I may have been gaining an education in some of the most fundamental aspects of life, but school continued to fail to capture my interest and I don’t know who was more relieved, me or the headmaster, when I left Wilson’s at the age of sixteen with a handful of passes in my final exams. I was free at last to pursue my show business dream.
My first job was as an office boy for Frieze Films – a film company, certainly, but a highly specialised one, in this case offering eight millimetre tourist films of London and, at weekends, Jewish weddings. As a consequence, I was the only boy at Clubland who knew all the words to ‘Hava Nagila’. One Sunday evening we were filming a wedding cabaret featuring a band called Eddie Calvert and his Golden Trumpet. Everything was going according to plan. We dimmed the lights, the bride clutched the groom’s hand, a ripple of excitement ran through the guests and Eddie Calvert himself began to emerge from beneath the stage playing – yes – ‘Hava Nagila’ on his Golden Trumpet. I was in charge of the lighting, and, anxious to capture this climax to the evening on film, I plugged in all the lights again. Every fuse in the building blew at once, the room was plunged into darkness and Eddie Calvert was left stranded in mid-ascent, chin at stage level, still blowing his Golden Trumpet. I was fired on the spot.
My next job lasted far less time. I was still an office boy but I had moved a little closer to Hollywood. The J. Arthur Rank Organisation was the biggest film company in Britain and, surely, I thought, with all those producers and casting directors going in and out of their Mayfair offices, I would be talent-spotted. In fact the place was like a morgue and, even worse, it was a morgue with rules. When I first started, my boss took me aside and explained that Mr Rank was a strict Methodist and consequently there was a long list of things employees were forbidden to do, including smoking. I’d just taken it up and wasn’t going to abandon the pleasure for anyone, so I took to going down to the gents and lighting a fag whenever I had a free moment. A few weeks or so after I began, I was just sitting there, minding my own business, having a quick drag, when there was a sudden bang on the toilet door. ‘You! Whoever’s in there! Come out – you’re fired!’

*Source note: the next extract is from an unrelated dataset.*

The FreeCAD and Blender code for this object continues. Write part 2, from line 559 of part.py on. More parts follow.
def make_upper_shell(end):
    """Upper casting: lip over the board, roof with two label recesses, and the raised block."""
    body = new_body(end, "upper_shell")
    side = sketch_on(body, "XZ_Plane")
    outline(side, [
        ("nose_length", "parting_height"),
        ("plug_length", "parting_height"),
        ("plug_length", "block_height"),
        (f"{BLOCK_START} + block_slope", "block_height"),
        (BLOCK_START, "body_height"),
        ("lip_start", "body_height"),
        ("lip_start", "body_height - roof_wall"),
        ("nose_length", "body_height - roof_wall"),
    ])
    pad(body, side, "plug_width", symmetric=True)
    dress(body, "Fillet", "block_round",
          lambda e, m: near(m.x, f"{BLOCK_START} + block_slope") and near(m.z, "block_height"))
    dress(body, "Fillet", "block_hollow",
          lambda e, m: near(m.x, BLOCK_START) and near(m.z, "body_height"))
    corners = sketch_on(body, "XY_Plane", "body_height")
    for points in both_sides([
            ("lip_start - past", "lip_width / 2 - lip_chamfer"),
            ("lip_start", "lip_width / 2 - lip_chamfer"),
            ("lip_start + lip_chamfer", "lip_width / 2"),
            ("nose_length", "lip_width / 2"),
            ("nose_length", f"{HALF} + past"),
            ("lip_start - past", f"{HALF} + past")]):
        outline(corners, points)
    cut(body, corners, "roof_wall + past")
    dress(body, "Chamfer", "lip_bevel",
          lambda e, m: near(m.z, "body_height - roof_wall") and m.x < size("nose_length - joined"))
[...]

After this episode it turned out that it would be me doing the firing for a while. The British government had established national service in the aftermath of the war and every eighteen-year-old boy was required to learn to defend his country, for two years. When I look back I can see that the two things in my life that should have been unpleasant actually formed me as a person – one was evacuation, the other was national service. There were some good and some very bad aspects to both of these experiences, but I can’t deny their impact on me. I don’t think anyone should be subjected to an involuntary two years in the services and certainly should never be sent into combat as I was, but I do think kids these days should be given six months’ training in the Forces to learn discipline and be taught how to use weapons properly in the defence of their country. I am sure the experience would change them so that when they come out they would feel they belong and that they have a God-given right to be here.

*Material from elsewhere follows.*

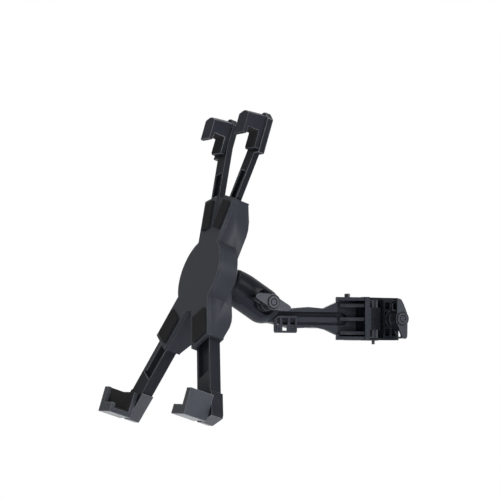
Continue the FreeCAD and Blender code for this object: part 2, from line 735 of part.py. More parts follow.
def hub_front_plate():
    low = hub_joint - plate_thickness
    pieces = [rod(hub_radius, Vec(low, 0, 0), Vec(hub_joint, 0, 0))]
    for name, angle, width, back in arm_sets:
        half = width / 2 + sleeve_wall
        pieces.append(spun(box(low, hub_joint, -half, half, 0, sleeve_end), angle))
    holes = [rod(hub_screw_radius + press_gap, Vec(0, y, z), Vec(low + 0.8, y, z)) for y, z in screw_spots()]
    return at_cradle(less(join(pieces), holes))


def cross_head(point, seat, tip):
    """Countersunk-style screw along local X: its head rests on the plane x = seat."""
    shank = rod(hub_screw_radius, Vec(seat, point.y, point.z), Vec(tip, point.y, point.z))
    head = rod(2 * hub_screw_radius, Vec(seat + screw_head_height, point.y, point.z), Vec(seat, point.y, point.z))
    top = seat + screw_head_height
    arm_half = 1.2 * hub_screw_radius
    cut_half = 0.35
    cross = []
    for half_y, half_z in ((arm_half, cut_half), (cut_half, arm_half)):
        cross.append(box(top - 1.1, top + 1, point.y - half_y, point.y + half_y, point.z - half_z, point.z + half_z))
    return less(join([shank, head]), cross)


def hub_screws():
    seat = hub_back - hub_screw_seat
    screws = [cross_head(Vec(0, y, z), seat, hub_joint - 2.4) for y, z in screw_spots()]
    return at_cradle(Part.makeCompound(screws))


def hub_pads():
    pads = []
    low = hub_joint - plate_thickness
    for name, angle, width, back in arm_sets:
        half = width / 2 - 1.0
        pads.append(spun(box(low - pad_rubber, low, -half, half, sleeve_end - 30, sleeve_end - 4), angle))
    return at_cradle(Part.makeCompound(pads))


parts["hub_back_shell"] = hub_back_shell()
parts["hub_front_plate"] = hub_front_plate()
parts["hub_screws"] = hub_screws()
parts["hub_pads"] = hub_pads()

# Grips: y and z are local, side is +1 on the left of the screen and -1 on its right
half_width = tablet_width / 2
low_half = tablet_height / 2 - tablet_rise
top_half = tablet_height / 2 + tablet_rise
tablet_back = -glass_to_ball + tablet_thickness


def side_box(side, x0, x1, u0, u1, z0, z1):
    y0, y1 = sorted((side * u0, side * u1))
    return box(x0, x1, y0, y1, z0, z1)


def bar_solid(width, back, inner_end, outer_end, angle):
    half = width / 2
    bar = box(hub_joint + slide_gap, back, -half, half, inner_end, outer_end)
    relief = box(hub_joint, hub_joint + 3.0, -half + 2.5, half - 2.5, inner_end + 6.0, outer_end - 30.0)
    return spun(less(bar, [relief]), angle)


def bottom_end_block(side):
    """Pad of the bottom arm behind the corner: it lies along the arm and ends level below it."""
    outer = half_width + 9.2
    base = low_half + 6.4
    outline = [(outer - 11.6, base - 28.1), (outer - 0.5, base - 9.5), (outer, base - 6.5), (outer - 14.0, base),
               (outer - 21.4, base), (outer - 36.4, base - 24.0)]
    return front_prism([(side * u, -v) for u, v in outline], bracket_back, end_block_back)


def bracket_screw_place(side):
    return Vec(0, side * (half_width - 7.0), -(low_half - 7.0))


def bottom_arm(side, angle):
    bar = bar_solid(low_bar_width, bar_back, low_bar_inner, low_bar_outer, angle)
    low_arm = join([bar, bottom_end_block(side)])
    place = bracket_screw_place(side)
    hole = rod(hub_screw_radius + press_gap, place + Vec(0, 0, 0), place + Vec(-60, 0, 0))
    sink = rod(2 * hub_screw_radius + 0.2, place, place + Vec(end_block_back - screw_seat_depth, 0, 0))
    return at_cradle(less(low_arm, [hole, sink]))


def corner_bracket(side):
    wall_in = half_width + grip_gap + grip_rubber
    wall_out = wall_in + bracket_wall
    floor_in = low_half + grip_gap + grip_rubber
    floor_out = floor_in + bracket_floor
    reach_u = wall_out - bracket_reach
    reach_z = -(floor_out - bracket_reach)
    front = lip_front
    pieces = [side_box(side, front, bracket_back, wall_in, wall_out, -floor_out, reach_z)]
    pieces.append(side_box(side, front, bracket_back, reach_u, wall_out, -floor_out, -floor_in))
    pieces.append(side_box(side, tablet_back + grip_gap + grip_rubber, bracket_back, reach_u, wall_out,
                           -floor_out, reach_z))
    pieces.append(side_box(side, front, front + lip_thickness, wall_out - lip_side_width, wall_out,
                           -floor_out, reach_z))
    pieces.append(side_box(side, front, front + lip_thickness, reach_u, wall_out, -floor_out,
                           -floor_out + lip_floor_height))
    place = bracket_screw_place(side)
    hole = rod(hub_screw_radius + press_gap, place, place + Vec(bracket_back - 2.6, 0, 0))
    return at_cradle(less(join(pieces), [hole]))


def corner_pad(side):
    wall_in = half_width + grip_gap + grip_rubber
    floor_in = low_half + grip_gap + grip_rubber
    reach_u = wall_in + bracket_wall - bracket_reach
    reach_z = -(floor_in + bracket_floor - bracket_reach)
    front = lip_front + lip_thickness
    back = tablet_back + grip_gap + grip_rubber
    pieces = [side_box(side, front, back, wall_in - grip_rubber, wall_in, -floor_in, reach_z),
              side_box(side, front, back, reach_u, wall_in, -floor_in, -floor_in + grip_rubber),
              side_box(side, back - grip_rubber, back, reach_u, wall_in, -floor_in, reach_z)]
    return at_cradle(join(pieces))


def grip_screw(place, back_face):
    return at_cradle(cross_head(place, back_face - screw_seat_depth, bracket_back - screw_seat_depth))


def roof_outline(centre, width, top, eave_drop, low):
    half = width / 2
    ridge = 2.0
    return [(centre - half, low), (centre - half, top - eave_drop), (centre - ridge, top), (centre + ridge, top),
            (centre + half, top - eave_drop), (centre + half, low)]


def top_end_block(side):
    top = top_half + grip_gap + grip_rubber + hook_bridge_height + top_block_rise
    outline = roof_outline(side * hook_offset, top_block_width, top, top_block_eave, top - top_block_length)
    return front_prism(outline, bracket_back, top_bar_back)


def hook_screw_place(side):
    return Vec(0, side * hook_offset, top_half - 6.0)


def top_arm(side, angle):
    bar = bar_solid(top_bar_width, top_bar_back, top_bar_inner, top_bar_outer, angle)
    place = hook_screw_place(side)
    hole = rod(hub_screw_radius + press_gap, place, place + Vec(-60, 0, 0))
    sink = rod(2 * hub_screw_radius + 0.2, place, place + Vec(top_bar_back - screw_seat_depth, 0, 0))
    return at_cradle(less(join([bar, top_end_block(side)]), [hole, sink]))


def rising_bridge(front_outline, back_outline):
    """The hook's roof over the tablet's edge: it climbs from its front to its back."""
    rings = []
    for outline, x in ((front_outline, hook_front), (back_outline, bracket_back)):
        points = [Vec(x, y, z) for y, z in outline]
        rings.append(Part.makePolygon(points + points[:1]))
    return Part.makeLoft(rings, True, True)


def top_hook(side):
    centre = side * hook_offset
    edge = top_half + grip_gap + grip_rubber
    top = edge + hook_bridge_height + hook_roof_drop
    plate = front_prism(roof_outline(centre, hook_width, top, hook_roof_drop, top_half - hook_overlap),
                        hook_front, hook_front + hook_plate)
    bridge = rising_bridge(roof_outline(centre, hook_width, top, hook_roof_drop, edge),
                           roof_outline(centre, hook_width, top + hook_roof_rise, hook_roof_drop, edge))
    back = box(tablet_back + grip_gap + grip_rubber, bracket_back, centre - hook_width / 2, centre + hook_width / 2,
               top_half - 14.0, edge + 1)
    place = hook_screw_place(side)
    hole = rod(hub_screw_radius + press_gap, place, place + Vec(bracket_back - 2.6, 0, 0))
    return at_cradle(less(join([plate, bridge, back]), [hole]))


def top_pad(side):
    centre = side * hook_offset
    half = hook_width / 2 - 1.0
    edge = top_half + grip_gap + grip_rubber
    front = hook_front + hook_plate
    back = tablet_back + grip_gap + grip_rubber
    pieces = [box(front, back, centre - half, centre + half, edge - grip_rubber, edge),
              box(back - grip_rubber, back, centre - half, centre + half, top_half - 13.0, edge)]
    return at_cradle(join(pieces))


for side_name, side in (("left", 1), ("right", -1)):
    parts["bottom_" + side_name + "_arm"] = bottom_arm(side, 180 - side * low_angle)
    parts["bottom_" + side_name + "_bracket"] = corner_bracket(side)
    parts["bottom_" + side_name + "_pad"] = corner_pad(side)
    parts["bottom_" + side_name + "_screw"] = grip_screw(bracket_screw_place(side), end_block_back)
    parts["top_" + side_name + "_arm"] = top_arm(side, side * top_angle)
    parts["top_" + side_name + "_hook"] = top_hook(side)
    parts["top_" + side_name + "_pad"] = top_pad(side)
    parts["top_" + side_name + "_screw"] = grip_screw(hook_screw_place(side), top_bar_back)

os.makedirs("parts", exist_ok=True)
for name, shape in parts.items():
    shape.exportStep("parts/" + name + ".step")
    print(name, len(shape.Solids), round(shape.Volume), shape.isValid())
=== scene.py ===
# %% [markdown]
# A clamp-on tablet holder, as a lesson in dressing a CAD model. The holder has a ribbed clamp, a short
# arm, a ball joint and a cradle with four sliding arms. The CAD solids give every size and place.
# Blender gives what CAD leaves plain: soft edges, grain, thread, grip ribs and light.

# %% Load the frame and measure it
import bpy
import json
import math
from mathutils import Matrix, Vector


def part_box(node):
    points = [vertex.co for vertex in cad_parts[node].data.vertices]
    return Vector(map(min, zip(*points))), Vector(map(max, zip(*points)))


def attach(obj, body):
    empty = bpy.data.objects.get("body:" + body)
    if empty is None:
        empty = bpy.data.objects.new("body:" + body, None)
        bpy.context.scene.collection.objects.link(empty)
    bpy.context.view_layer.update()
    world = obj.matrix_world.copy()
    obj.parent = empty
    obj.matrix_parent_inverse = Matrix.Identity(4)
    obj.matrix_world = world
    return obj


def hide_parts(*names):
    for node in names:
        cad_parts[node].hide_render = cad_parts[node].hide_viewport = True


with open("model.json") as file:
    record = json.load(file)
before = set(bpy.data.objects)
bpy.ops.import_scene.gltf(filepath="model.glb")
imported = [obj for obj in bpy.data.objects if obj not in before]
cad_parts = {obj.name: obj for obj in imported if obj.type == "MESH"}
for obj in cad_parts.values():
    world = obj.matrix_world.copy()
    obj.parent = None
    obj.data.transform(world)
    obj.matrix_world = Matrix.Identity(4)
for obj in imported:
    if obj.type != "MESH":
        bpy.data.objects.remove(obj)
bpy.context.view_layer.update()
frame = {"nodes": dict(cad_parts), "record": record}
nodes = frame["nodes"]
bodies = frame["record"]["behaviour"]["bodies"]
body_of = {node: body for body, members in bodies.items() for node in members}
scene = bpy.context.scene
scene.view_settings.view_transform = "Standard"

# %% [markdown]
# The camera stands a little below the clamp, 29 degrees round from the front, and looks slightly up.
# It is 2 m away with a long lens, so the far hooks look nearly as large as the near bracket. The
# picture's frame is found by turning the camera, which needs no lens shift.

# %% Camera
lens_length = 159.49
sensor_width = 36.0
camera_place = (-1.0728, -1.7063, -0.0483)
camera_look = (0.48835, 0.87091, 0.05514)
nearest_seen = 0.1
farthest_seen = 30.0

camera_data = bpy.data.cameras.new("photo_camera")
camera_data.lens = lens_length
camera_data.sensor_width = sensor_width
camera_data.clip_start = nearest_seen
camera_data.clip_end = farthest_seen
camera = bpy.data.objects.new("photo_camera", camera_data)
scene.collection.objects.link(camera)
camera.location = camera_place
camera.rotation_euler = Vector(camera_look).normalized().to_track_quat("-Z", "Y").to_euler()
scene.camera = camera
print("camera distance", round(camera.location.length, 3))

# %% [markdown]
# The holder is used high above the ground, so the pale floor lies well below it.

# %% Floor
floor_height = -0.35
floor_size = 3.6
floor_colour = (0.86, 0.87, 0.88, 1.0)
floor_roughness = 0.7

bpy.ops.object.select_all(action="DESELECT")
bpy.ops.mesh.primitive_plane_add(size=floor_size, location=(0, 0, floor_height))
floor = bpy.context.object
floor.name = "studio_floor"
bpy.ops.object.transform_apply(location=True, rotation=False, scale=False)
floor_paint = bpy.data.materials.new("pale_floor")
floor_paint.use_nodes = True
floor_shader = floor_paint.node_tree.nodes["Principled BSDF"]
floor_shader.inputs["Base Color"].default_value = floor_colour
floor_shader.inputs["Roughness"].default_value = floor_roughness
floor.data.materials.append(floor_paint)
print("floor at", floor_height)

# %% [markdown]
# Camera, glossy and transmitted rays see a white world, and all other rays see a softer one. So the
# black plastic keeps its depth, while its edges and undersides still mirror a white room.

# %% World
white = (1.0, 1.0, 1.0, 1.0)
soft_white = (0.93, 0.95, 1.0, 1.0)
soft_strength = 0.28


def see_white(tree, soft, bright):
    """Mix two shaders by ray, so that camera, glossy and transmitted rays get the bright one."""
    rays = tree.nodes.new("ShaderNodeLightPath")
    factor = rays.outputs["Is Camera Ray"]
    for kind in ("Is Glossy Ray", "Is Transmission Ray"):
        either = tree.nodes.new("ShaderNodeMath")
        either.operation = "MAXIMUM"
        tree.links.new(factor, either.inputs[0])
        tree.links.new(rays.outputs[kind], either.inputs[1])
        factor = either.outputs[0]
    mix = tree.nodes.new("ShaderNodeMixShader")
    tree.links.new(factor, mix.inputs[0])
    tree.links.new(soft, mix.inputs[1])
    tree.links.new(bright, mix.inputs[2])
    return mix.outputs[0]


world = bpy.data.worlds.new("white_room")
scene.world = world
world.use_nodes = True
room = world.node_tree
room.nodes.clear()
soft_room = room.nodes.new("ShaderNodeBackground")
soft_room.inputs["Color"].default_value = soft_white
soft_room.inputs["Strength"].default_value = soft_strength
white_room = room.nodes.new("ShaderNodeBackground")
white_room.inputs["Color"].default_value = white
room_out = room.nodes.new("ShaderNodeOutputWorld")
room.links.new(see_white(room, soft_room.outputs[0], white_room.outputs[0]), room_out.inputs["Surface"])
print("world", world.name)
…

In my day it was considerably less enlightened than that. I was subjected to eight weeks of boot camp courtesy of the Queen’s Royal Regiment in Guildford, which involved hours of senseless square-bashing and, when not marching, running round the barracks at the double or cleaning and polishing useless bits of equipment. This reached a peak of absurdity just before a visit to the barracks by Princess Margaret when I was ordered to join a detail whitewashing a pile of coal. Mad, I know, but it will be no surprise to anyone else who’s been through national service. And it gets worse: just before the princess arrived, the sergeant in charge noticed that although we had swept the parade ground earlier, leaves were continuing to drift down from the trees. It was early autumn; this was not unexpected. ‘Get up them trees and start shaking!’ the sergeant screamed at me. ‘I want every leaf off and on the ground and swept up before midday!’ A lifetime later, I went to Princess Margaret’s house on the island of Mustique for lunch, and when I arrived I found her scooping the leaves off the top of her swimming pool with a big net. I told her this story and she said with a wry smile, ‘I always wondered why autumn had come so early to Surrey…’ But I never found out what she thought about that unusual seam of white coal…

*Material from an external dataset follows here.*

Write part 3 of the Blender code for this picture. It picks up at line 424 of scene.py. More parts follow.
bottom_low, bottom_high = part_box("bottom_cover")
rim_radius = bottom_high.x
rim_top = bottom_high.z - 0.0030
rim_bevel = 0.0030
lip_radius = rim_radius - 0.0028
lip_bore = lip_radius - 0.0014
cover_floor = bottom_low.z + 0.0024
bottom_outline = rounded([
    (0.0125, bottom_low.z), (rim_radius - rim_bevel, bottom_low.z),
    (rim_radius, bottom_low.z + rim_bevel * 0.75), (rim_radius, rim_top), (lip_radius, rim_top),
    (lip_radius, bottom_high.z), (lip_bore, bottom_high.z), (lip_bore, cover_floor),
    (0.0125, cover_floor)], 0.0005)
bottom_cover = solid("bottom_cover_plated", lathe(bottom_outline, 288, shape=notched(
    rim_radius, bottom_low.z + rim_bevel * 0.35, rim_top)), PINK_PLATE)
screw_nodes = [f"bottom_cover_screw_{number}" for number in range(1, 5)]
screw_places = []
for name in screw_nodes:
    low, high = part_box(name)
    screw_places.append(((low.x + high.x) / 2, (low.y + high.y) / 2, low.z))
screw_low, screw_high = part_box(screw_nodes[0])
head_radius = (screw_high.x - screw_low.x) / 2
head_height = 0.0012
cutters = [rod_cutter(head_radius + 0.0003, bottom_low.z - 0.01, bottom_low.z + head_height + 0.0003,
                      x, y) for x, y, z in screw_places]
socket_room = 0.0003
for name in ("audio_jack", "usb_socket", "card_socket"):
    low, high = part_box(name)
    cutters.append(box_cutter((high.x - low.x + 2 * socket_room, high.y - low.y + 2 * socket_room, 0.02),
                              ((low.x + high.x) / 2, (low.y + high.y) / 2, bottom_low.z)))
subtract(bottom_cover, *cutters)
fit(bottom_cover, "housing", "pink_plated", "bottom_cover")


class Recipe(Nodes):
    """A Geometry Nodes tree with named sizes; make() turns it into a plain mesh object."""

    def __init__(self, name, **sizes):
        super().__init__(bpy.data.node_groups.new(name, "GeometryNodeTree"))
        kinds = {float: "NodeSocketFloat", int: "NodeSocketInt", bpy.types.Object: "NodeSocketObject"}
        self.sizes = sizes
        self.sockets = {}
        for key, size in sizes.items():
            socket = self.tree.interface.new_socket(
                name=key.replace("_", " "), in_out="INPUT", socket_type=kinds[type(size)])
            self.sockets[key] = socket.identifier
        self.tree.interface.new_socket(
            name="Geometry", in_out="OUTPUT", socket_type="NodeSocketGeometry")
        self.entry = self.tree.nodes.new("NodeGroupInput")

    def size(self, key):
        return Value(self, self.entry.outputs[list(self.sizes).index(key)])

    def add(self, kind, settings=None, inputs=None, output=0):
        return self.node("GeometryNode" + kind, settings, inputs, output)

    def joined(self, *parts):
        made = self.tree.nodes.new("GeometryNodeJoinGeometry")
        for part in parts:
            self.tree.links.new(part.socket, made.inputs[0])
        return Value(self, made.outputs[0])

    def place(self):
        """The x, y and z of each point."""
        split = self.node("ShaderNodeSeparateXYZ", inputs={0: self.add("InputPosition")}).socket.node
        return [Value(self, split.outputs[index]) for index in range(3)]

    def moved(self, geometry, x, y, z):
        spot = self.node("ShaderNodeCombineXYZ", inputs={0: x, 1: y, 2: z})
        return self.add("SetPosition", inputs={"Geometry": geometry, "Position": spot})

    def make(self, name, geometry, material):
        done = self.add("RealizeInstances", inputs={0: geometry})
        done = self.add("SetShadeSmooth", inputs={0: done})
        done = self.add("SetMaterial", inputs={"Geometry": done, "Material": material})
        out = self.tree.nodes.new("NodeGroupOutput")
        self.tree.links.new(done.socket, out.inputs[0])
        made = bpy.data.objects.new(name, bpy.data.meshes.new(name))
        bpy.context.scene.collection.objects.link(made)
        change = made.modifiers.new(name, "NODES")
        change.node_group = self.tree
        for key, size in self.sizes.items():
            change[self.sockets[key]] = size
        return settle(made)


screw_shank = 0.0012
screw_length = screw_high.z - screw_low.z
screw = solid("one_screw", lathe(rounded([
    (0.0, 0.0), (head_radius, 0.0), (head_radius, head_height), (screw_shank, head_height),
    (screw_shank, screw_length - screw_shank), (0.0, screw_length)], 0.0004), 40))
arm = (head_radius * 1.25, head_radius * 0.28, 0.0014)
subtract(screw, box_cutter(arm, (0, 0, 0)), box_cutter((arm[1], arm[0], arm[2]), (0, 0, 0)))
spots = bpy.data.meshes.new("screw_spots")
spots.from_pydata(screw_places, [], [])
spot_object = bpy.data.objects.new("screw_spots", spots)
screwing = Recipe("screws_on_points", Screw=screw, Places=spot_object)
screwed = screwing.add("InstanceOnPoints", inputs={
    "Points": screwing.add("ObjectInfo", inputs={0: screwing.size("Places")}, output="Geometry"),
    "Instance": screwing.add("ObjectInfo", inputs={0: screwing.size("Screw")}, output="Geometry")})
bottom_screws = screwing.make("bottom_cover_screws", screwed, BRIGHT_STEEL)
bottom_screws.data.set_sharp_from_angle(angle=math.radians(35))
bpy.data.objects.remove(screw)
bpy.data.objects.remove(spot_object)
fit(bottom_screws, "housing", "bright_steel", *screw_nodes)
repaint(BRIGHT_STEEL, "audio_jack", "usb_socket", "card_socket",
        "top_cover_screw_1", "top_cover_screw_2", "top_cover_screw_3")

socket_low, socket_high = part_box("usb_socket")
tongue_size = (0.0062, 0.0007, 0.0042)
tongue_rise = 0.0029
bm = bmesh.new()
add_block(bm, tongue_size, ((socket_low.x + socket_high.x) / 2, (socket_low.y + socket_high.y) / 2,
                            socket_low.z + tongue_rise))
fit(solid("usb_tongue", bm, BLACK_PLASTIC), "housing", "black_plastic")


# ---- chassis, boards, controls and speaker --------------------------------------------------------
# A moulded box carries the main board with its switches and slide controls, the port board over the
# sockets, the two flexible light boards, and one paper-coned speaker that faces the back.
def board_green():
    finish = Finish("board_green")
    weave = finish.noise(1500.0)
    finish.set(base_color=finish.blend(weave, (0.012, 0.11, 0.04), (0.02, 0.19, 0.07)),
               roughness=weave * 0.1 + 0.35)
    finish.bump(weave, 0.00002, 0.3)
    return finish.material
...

After training, the government informed me that they desperately needed my help to occupy Germany, which I did for a year. They then informed me that unless I signed on for another year, I would be sent to Korea to fight communism and defend the capitalist system on a wage of four shillings a day. I couldn’t help feeling that someone who was fighting to save capitalism should be paid more than four shillings a day but, more than that, I bitterly resented being bossed about. I was known as ‘Bolshie’ by the officers because as well as helping the guys with reading and writing letters home (a lot of my intake were pretty well illiterate), I was the person everyone came to for advice about the letter of the law – I knew every army rule backwards and forwards and I knew just how far we could go. As a result I spent over a year on more or less continuous punishment duty (including being made to scrape the guardroom floor clean with razor blades), and although it has turned me into the best potato peeler ever, the thought of another year of it was more than I could face, so I took the Korea option.